Environmental racism is a prime risk factor for coronavirus. All of the known and documented risk factors we know of, every one of them is also exacerbated by environmental exposures. There’s nothing on the list of known risk factors for Covid-19 that isn’t also a feature of environmental exposure.
Something that environmental racism also has in common with coronavirus is a blame-the-victim mentality. There have been many cases where people, including government and public health officials who should know better, whose job it is to protect people, have said the real problem is Black people who do not pay their bills or Puerto Rican parents who don’t watch their kids. I hear people say, “Well, people choose to live in areas where there’s a lot of pollution.” People have all of these reasons why people of color are responsible for their own illness, blaming the people who have been injured. This tendency is insidious and stubborn and it’s something we have to work against.
How has the recent Black Lives Matter momentum affected awareness and discussion of environmental racism?
My view of it is a bit wider than that. The violence surrounding Black Lives Matter is also a factor of the pandemic. There is a lot of research on the connection between infection and xenophobia. People become more intolerant of strangers and more likely to confront and assault them — all things that we have seen with this pandemic, starting not with African Americans but against Asian Americans.
Fear of infection is a very powerful genocidal tool. We don’t have to look back far in history to see it. Propaganda artists with the Third Reich portrayed people they didn’t like — Jews, homosexuals, Communists — as microbes under a microscope, warning people that they were pathogens among us, saying if you don’t want to be infected yourself, we have to get rid of them, we have to kill them. I think we’re seeing it manifested today in brutal violence against people who look different because of our fear of infection.
What would an anti-racist approach to correcting environmental racism look like, and what about US policy would need to change?
We need to be responsive and we need collection of data. We were surprised to learn that people of color are at much higher risk for Covid-19, but we should not have been surprised. This has happened repeatedly. It happened with HIV. And yet we didn’t know that for a very long time because we weren’t collecting data properly.
It’s the same thing with both Covid-19 and environmental exposures. If we had been collecting racial data properly, we would have known much earlier that people of color were at an especially high risk. And we would have the option of dealing with it. Now we don’t. We need to collect this data, and we need to look at racial differences in the data instead of trying to deny it. Shying away from looking at racial data and shying away from looking at the social implications of bias is not going to stop it. If we accept the fact that racism is something within our society, then we can actually talk about ways of neutralizing it and dealing with it.

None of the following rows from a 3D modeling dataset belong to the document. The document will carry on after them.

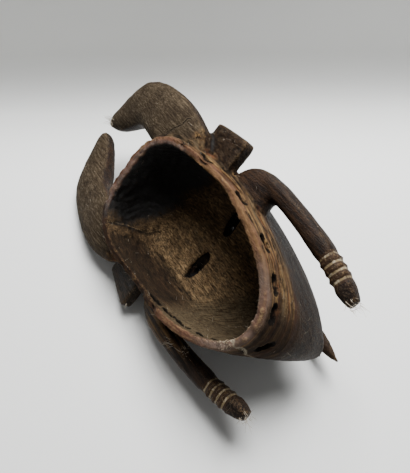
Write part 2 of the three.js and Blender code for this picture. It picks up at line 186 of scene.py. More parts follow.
def linear(hex_colour):
    """An sRGB hex colour as linear red, green and blue."""
    parts = [int(hex_colour[i : i + 2], 16) / 255 for i in (1, 3, 5)]
    return tuple(p / 12.92 if p <= 0.04045 else ((p + 0.055) / 1.055) ** 2.4 for p in parts)


def ramp(low, high, value):
    """0 below low, 1 above high, and smooth between. Low may be the larger of the two."""
    share = np.clip((value - low) / (high - low), 0.0, 1.0)
    return share * share * (3 - 2 * share)


def ripple(points, size):
    """Smooth noise from -1 to 1 at each point, whose lumps are about size mm across."""
    return np.array([noise.noise(p) for p in (points / np.asarray(size)).tolist()])


# Sizes and colours


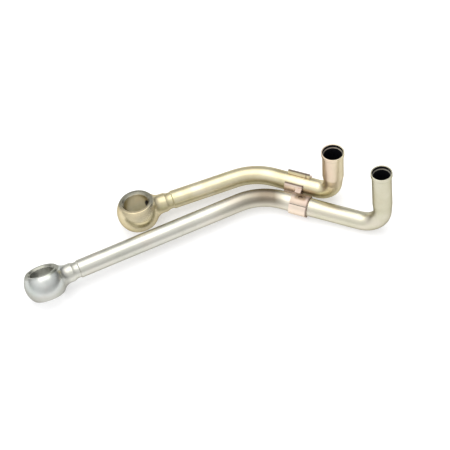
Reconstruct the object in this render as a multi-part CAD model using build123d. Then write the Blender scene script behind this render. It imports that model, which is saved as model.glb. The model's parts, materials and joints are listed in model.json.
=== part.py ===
# Coolant pipe pair: two bent steel tubes with ball banjo eyes, held side by side by sheet clips
# Units are millimetres. The part lies on z = 0 on both eyes and on the elbow of the long pipe.
import os
from math import radians, tan

from build123d import *

# Tube stock
TUBE_OD = 12.0
TUBE_WALL = 1.0
MAIN_BEND_RADIUS = 40.0

# Corner points of the long pipe: eye centre, main bend, elbow, stub mouth
LONG_EYE = Vector(-107.99, -33.24, 13.72)
LONG_BEND = Vector(32.11, 26.86, 9.10)
LONG_ELBOW = Vector(112.21, -0.34, 5.33)
LONG_MOUTH = Vector(114.91, 12.16, 53.53)
LONG_ELBOW_RADIUS = 15.0

# The short pipe lies behind it, its run beside the long one's at PIPE_SPACING
SHORT_EYE = Vector(-47.89, 17.56, 11.60)
PIPE_SPACING = 14.6
SHORT_BEND_SETBACK = 8.7
SHORT_RUN = 54.6
SHORT_STUB = Vector(2.90, 9.00, 37.20)
SHORT_ELBOW_RADIUS = 10.5

# Hose stubs: the tube is opened out and ends in a short collar at its mouth
LONG_STUB_OD = 13.0
SHORT_STUB_OD = 14.0
STUB_WALL = 0.8
STUB_CONE = 6.0
COLLAR_STEP = 0.6
COLLAR_HEIGHT = 2.4
COLLAR_RAMP = 0.3
RIM_ROUND = 0.3

# Banjo eyes: a ball with two flat faces, a bolt bore and a shank that plugs into the tube
BALL_RADIUS = 14.0
FACE_OFFSET = 8.7
BOLT_BORE = 16.2
BORE_CHAMFER = 1.2
FACE_ROUND = 0.5
SHANK_OD = 12.6
SHANK_END = 19.0
SHANK_ROUND = 7.0
SPIGOT_END = 31.0
PORT_BORE = 8.0
LONG_BORE_TILT = Vector(-0.239, 0.611, 0.755)
SHORT_BORE_TILT = Vector(-0.081, 0.296, 0.952)

# Brazed joint between shank and tube
TUBE_START = 23.4
BRAZE_CROWN = 12.4
BRAZE_WAIST = 10.9
TUBE_END_CHAMFER = 0.5

# Sheet clips, placed by their distance past the main bend, with angles from straight up
CLIP_SHEET = 1.2
LONG_CLIP_AT = 27.8
LONG_CLIP_LENGTH = 12.0
SHORT_CLIP_AT = 30.2
SHORT_CLIP_LENGTH = 14.8
SHORT_FRONT_LENGTH = 12.4
OPEN_FRONT = 35.0
OPEN_BACK = 27.0
SEAM_BACK = 31.0
EAR_HEIGHT = 2.8
EAR_FLARE = 80.0
PLUG_DIAMETER = 3.2
PLUG_DEPTH = 0.7
PLUG_TILT = -12.0
BRAZE_LOW = -2.6
BRAZE_HIGH = 4.4
BRAZE_INSET = 0.4


def bent_path(points, radii):
    """Straight runs joined by arcs of the given radii at the inner points."""
    edges = []
    start = points[0]
    for corner, after, radius in zip(points[1:-1], points[2:], radii):
        before = (start - corner).normalized()
        onward = (after - corner).normalized()
        half_turn = (180.0 - before.get_angle(onward)) / 2.0
        setback = radius * tan(radians(half_turn))
        enter = corner + before * setback
        leave = corner + onward * setback
        inward = (before + onward).normalized()
        centre = corner + inward * (setback**2 + radius**2) ** 0.5
        edges.append(Line(start, enter))
        edges.append(ThreePointArc(enter, centre - inward * radius, leave))
        start = leave
    edges.append(Line(start, points[-1]))
    return Wire(edges)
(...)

What gives you hope for a better future?
I’m very heartened by the fact that we have many people who are not African American, who are not Hispanic, who are not at-risk of being injured by the police, who have taken this on. Frankly, the civil rights movement would not have achieved the gains that it did had there not been allies. And now we have them. Catalyzing people of privilege to take this is on with us is going to make a huge difference in how quickly things we get to what’s right.